Objective:
Return the listing word for word, as given.

Information provided:
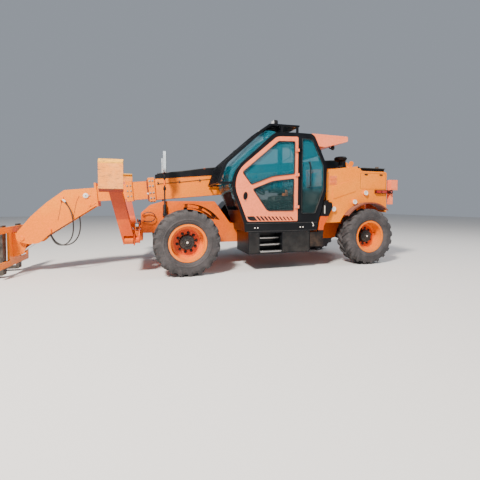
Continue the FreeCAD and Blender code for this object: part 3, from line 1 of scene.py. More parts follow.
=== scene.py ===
import bpy
import bmesh
import json
import math
import numpy as np
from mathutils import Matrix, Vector


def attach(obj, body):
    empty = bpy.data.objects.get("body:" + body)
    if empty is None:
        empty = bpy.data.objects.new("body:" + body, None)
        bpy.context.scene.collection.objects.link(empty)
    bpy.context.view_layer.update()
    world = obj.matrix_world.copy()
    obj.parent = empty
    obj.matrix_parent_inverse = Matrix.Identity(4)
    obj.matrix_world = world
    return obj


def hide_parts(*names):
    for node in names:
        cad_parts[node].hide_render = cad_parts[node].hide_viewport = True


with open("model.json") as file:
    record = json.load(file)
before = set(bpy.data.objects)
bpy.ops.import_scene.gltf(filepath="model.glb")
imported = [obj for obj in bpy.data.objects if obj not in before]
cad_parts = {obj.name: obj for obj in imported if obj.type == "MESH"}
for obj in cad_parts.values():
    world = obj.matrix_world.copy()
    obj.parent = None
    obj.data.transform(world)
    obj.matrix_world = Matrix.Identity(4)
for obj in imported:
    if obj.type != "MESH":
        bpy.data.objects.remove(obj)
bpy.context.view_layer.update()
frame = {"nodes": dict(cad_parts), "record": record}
print("frame loaded:", len(frame["nodes"]), "nodes")

# axes, and the places that the drawing is measured from, in millimetres
lengthways, sideways, upwards = np.eye(3)
frontAxle, axleHeight, wheelMiddle = -190, 575, 1000
boomPivot, boomTip = (3690, 1900), math.radians(5)
cabFace, hoodFace = -1130, -1050
wholeTurn = 2 * np.pi

# camera: where the photograph was taken from, metres and degrees
shot = {"place": (-0.781, -6.132, 1.227), "yaw": 16.9, "down": 1.8, "lens": 21.9, "sensor": 36, "shift": -0.054}


def addObject(name, data):
    thing = bpy.data.objects.new(name, data)
    bpy.context.scene.collection.objects.link(thing)
    return thing


def makeCamera(spec):
    data = bpy.data.cameras.new("camera")
    data.sensor_width = spec["sensor"]
    data.lens = spec["lens"]
    data.shift_y = spec["shift"]
    camera = addObject("camera", data)
    camera.location = spec["place"]
    camera.rotation_euler = (math.radians(90 - spec["down"]), 0, -math.radians(spec["yaw"]))
    bpy.context.scene.camera = camera


makeCamera(shot)
print("camera placed")


# drawing millimetres, measured from the front axle, to the model's metres
def drawn(points):
    return (np.asarray(points, float) + (frontAxle, 0, 0)) / 1000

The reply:
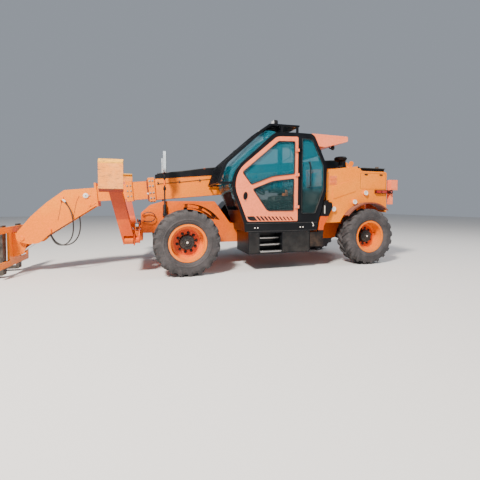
Continue the FreeCAD and Blender code for this object: part 3, from line 1 of scene.py. More parts follow.
=== scene.py ===
import bpy
import bmesh
import json
import math
import numpy as np
from mathutils import Matrix, Vector


def attach(obj, body):
    empty = bpy.data.objects.get("body:" + body)
    if empty is None:
        empty = bpy.data.objects.new("body:" + body, None)
        bpy.context.scene.collection.objects.link(empty)
    bpy.context.view_layer.update()
    world = obj.matrix_world.copy()
    obj.parent = empty
    obj.matrix_parent_inverse = Matrix.Identity(4)
    obj.matrix_world = world
    return obj


def hide_parts(*names):
    for node in names:
        cad_parts[node].hide_render = cad_parts[node].hide_viewport = True


with open("model.json") as file:
    record = json.load(file)
before = set(bpy.data.objects)
bpy.ops.import_scene.gltf(filepath="model.glb")
imported = [obj for obj in bpy.data.objects if obj not in before]
cad_parts = {obj.name: obj for obj in imported if obj.type == "MESH"}
for obj in cad_parts.values():
    world = obj.matrix_world.copy()
    obj.parent = None
    obj.data.transform(world)
    obj.matrix_world = Matrix.Identity(4)
for obj in imported:
    if obj.type != "MESH":
        bpy.data.objects.remove(obj)
bpy.context.view_layer.update()
frame = {"nodes": dict(cad_parts), "record": record}
print("frame loaded:", len(frame["nodes"]), "nodes")

# axes, and the places that the drawing is measured from, in millimetres
lengthways, sideways, upwards = np.eye(3)
frontAxle, axleHeight, wheelMiddle = -190, 575, 1000
boomPivot, boomTip = (3690, 1900), math.radians(5)
cabFace, hoodFace = -1130, -1050
wholeTurn = 2 * np.pi

# camera: where the photograph was taken from, metres and degrees
shot = {"place": (-0.781, -6.132, 1.227), "yaw": 16.9, "down": 1.8, "lens": 21.9, "sensor": 36, "shift": -0.054}


def addObject(name, data):
    thing = bpy.data.objects.new(name, data)
    bpy.context.scene.collection.objects.link(thing)
    return thing


def makeCamera(spec):
    data = bpy.data.cameras.new("camera")
    data.sensor_width = spec["sensor"]
    data.lens = spec["lens"]
    data.shift_y = spec["shift"]
    camera = addObject("camera", data)
    camera.location = spec["place"]
    camera.rotation_euler = (math.radians(90 - spec["down"]), 0, -math.radians(spec["yaw"]))
    bpy.context.scene.camera = camera


makeCamera(shot)
print("camera placed")


# drawing millimetres, measured from the front axle, to the model's metres
def drawn(points):
    return (np.asarray(points, float) + (frontAxle, 0, 0)) / 1000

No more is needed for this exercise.